====== Supplied material ======

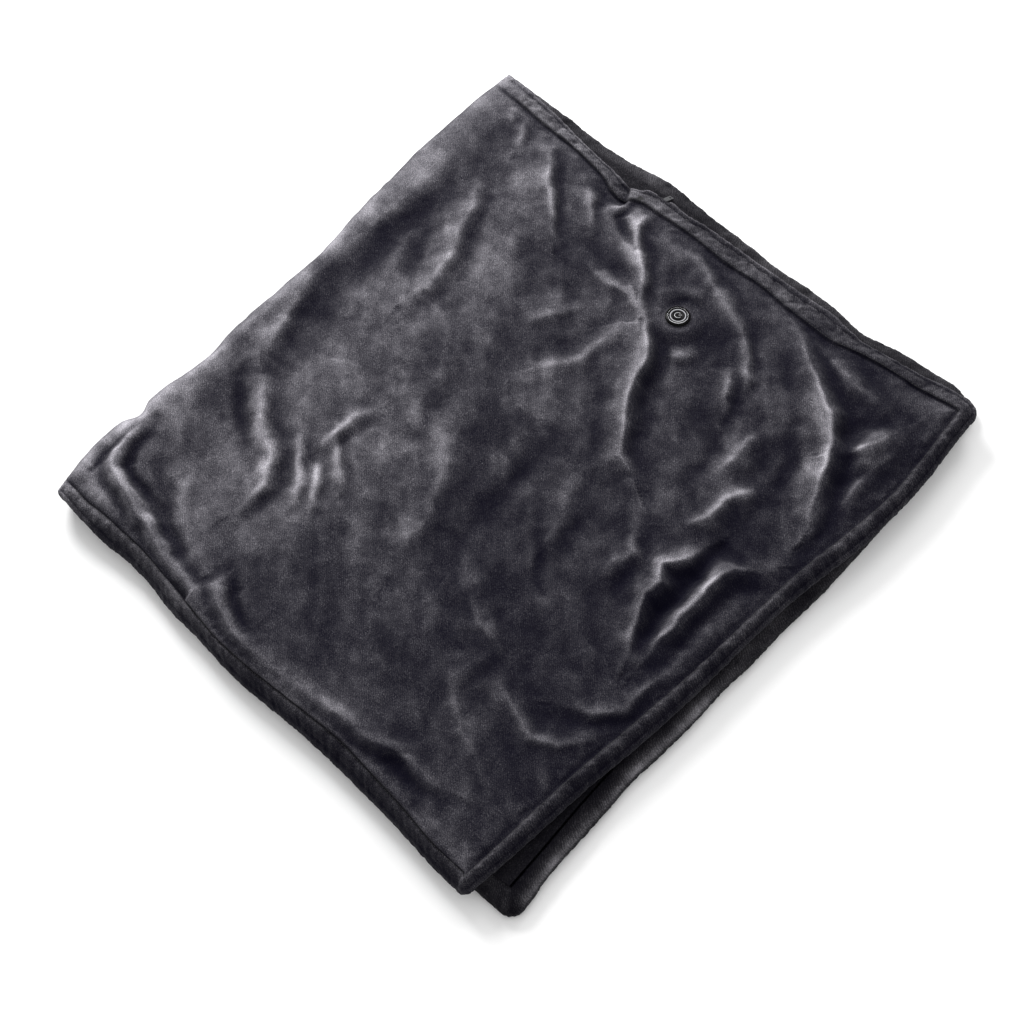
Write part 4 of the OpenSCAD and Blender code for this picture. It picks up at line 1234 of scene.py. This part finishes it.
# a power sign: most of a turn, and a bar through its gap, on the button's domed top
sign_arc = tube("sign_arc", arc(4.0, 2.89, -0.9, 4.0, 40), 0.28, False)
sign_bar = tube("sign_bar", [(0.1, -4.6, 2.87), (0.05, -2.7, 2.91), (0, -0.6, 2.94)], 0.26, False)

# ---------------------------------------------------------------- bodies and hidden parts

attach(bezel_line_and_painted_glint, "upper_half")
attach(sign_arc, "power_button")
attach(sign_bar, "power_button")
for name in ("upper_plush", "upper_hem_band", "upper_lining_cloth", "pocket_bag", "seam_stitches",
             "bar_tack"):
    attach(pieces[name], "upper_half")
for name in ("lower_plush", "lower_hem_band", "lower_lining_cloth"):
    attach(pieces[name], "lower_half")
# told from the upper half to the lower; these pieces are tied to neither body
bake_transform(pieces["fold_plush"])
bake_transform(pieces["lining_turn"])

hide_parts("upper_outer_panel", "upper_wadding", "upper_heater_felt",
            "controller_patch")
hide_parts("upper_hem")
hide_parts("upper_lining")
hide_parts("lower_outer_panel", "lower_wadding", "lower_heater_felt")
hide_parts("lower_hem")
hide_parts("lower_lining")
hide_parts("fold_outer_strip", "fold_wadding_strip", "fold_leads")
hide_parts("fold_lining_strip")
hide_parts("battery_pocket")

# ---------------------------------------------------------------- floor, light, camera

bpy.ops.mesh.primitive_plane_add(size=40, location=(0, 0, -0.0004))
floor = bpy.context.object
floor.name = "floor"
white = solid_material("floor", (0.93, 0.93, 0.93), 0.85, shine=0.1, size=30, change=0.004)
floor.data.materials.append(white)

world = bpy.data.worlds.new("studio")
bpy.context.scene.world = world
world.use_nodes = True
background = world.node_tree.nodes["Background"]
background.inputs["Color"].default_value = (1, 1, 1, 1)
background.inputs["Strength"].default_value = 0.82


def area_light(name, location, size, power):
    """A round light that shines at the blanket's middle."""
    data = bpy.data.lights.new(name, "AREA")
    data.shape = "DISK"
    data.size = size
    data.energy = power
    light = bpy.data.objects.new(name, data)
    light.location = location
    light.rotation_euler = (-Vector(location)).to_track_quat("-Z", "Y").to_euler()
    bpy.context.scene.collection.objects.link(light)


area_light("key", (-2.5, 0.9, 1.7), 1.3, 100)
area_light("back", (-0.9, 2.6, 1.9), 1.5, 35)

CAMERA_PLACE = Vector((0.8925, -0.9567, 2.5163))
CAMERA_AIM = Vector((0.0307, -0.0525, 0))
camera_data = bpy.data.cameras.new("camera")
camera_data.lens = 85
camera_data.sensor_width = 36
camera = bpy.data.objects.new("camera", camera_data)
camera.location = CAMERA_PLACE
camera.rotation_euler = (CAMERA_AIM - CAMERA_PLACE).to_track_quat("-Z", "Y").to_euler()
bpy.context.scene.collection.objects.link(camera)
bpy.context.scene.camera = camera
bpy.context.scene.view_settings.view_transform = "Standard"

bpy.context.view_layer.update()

======

● **Problem to solve**
Quote the listing above from its first line to the line with "floor.data.materials.append(white)", inclusive, and add nothing.

● **Reply**
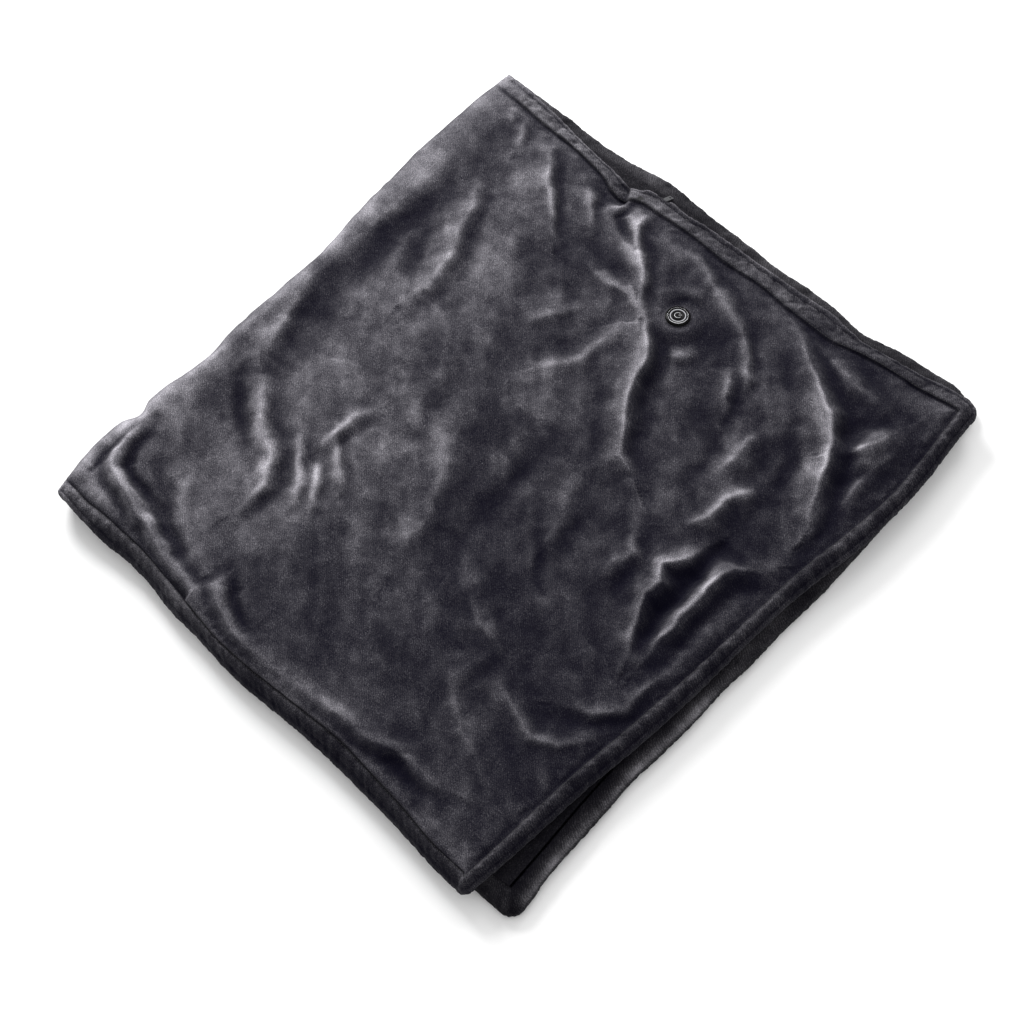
Write part 4 of the OpenSCAD and Blender code for this picture. It picks up at line 1234 of scene.py. This part finishes it.
# a power sign: most of a turn, and a bar through its gap, on the button's domed top
sign_arc = tube("sign_arc", arc(4.0, 2.89, -0.9, 4.0, 40), 0.28, False)
sign_bar = tube("sign_bar", [(0.1, -4.6, 2.87), (0.05, -2.7, 2.91), (0, -0.6, 2.94)], 0.26, False)

# ---------------------------------------------------------------- bodies and hidden parts

attach(bezel_line_and_painted_glint, "upper_half")
attach(sign_arc, "power_button")
attach(sign_bar, "power_button")
for name in ("upper_plush", "upper_hem_band", "upper_lining_cloth", "pocket_bag", "seam_stitches",
             "bar_tack"):
    attach(pieces[name], "upper_half")
for name in ("lower_plush", "lower_hem_band", "lower_lining_cloth"):
    attach(pieces[name], "lower_half")
# told from the upper half to the lower; these pieces are tied to neither body
bake_transform(pieces["fold_plush"])
bake_transform(pieces["lining_turn"])

hide_parts("upper_outer_panel", "upper_wadding", "upper_heater_felt",
            "controller_patch")
hide_parts("upper_hem")
hide_parts("upper_lining")
hide_parts("lower_outer_panel", "lower_wadding", "lower_heater_felt")
hide_parts("lower_hem")
hide_parts("lower_lining")
hide_parts("fold_outer_strip", "fold_wadding_strip", "fold_leads")
hide_parts("fold_lining_strip")
hide_parts("battery_pocket")

# ---------------------------------------------------------------- floor, light, camera

bpy.ops.mesh.primitive_plane_add(size=40, location=(0, 0, -0.0004))
floor = bpy.context.object
floor.name = "floor"
white = solid_material("floor", (0.93, 0.93, 0.93), 0.85, shine=0.1, size=30, change=0.004)
floor.data.materials.append(white)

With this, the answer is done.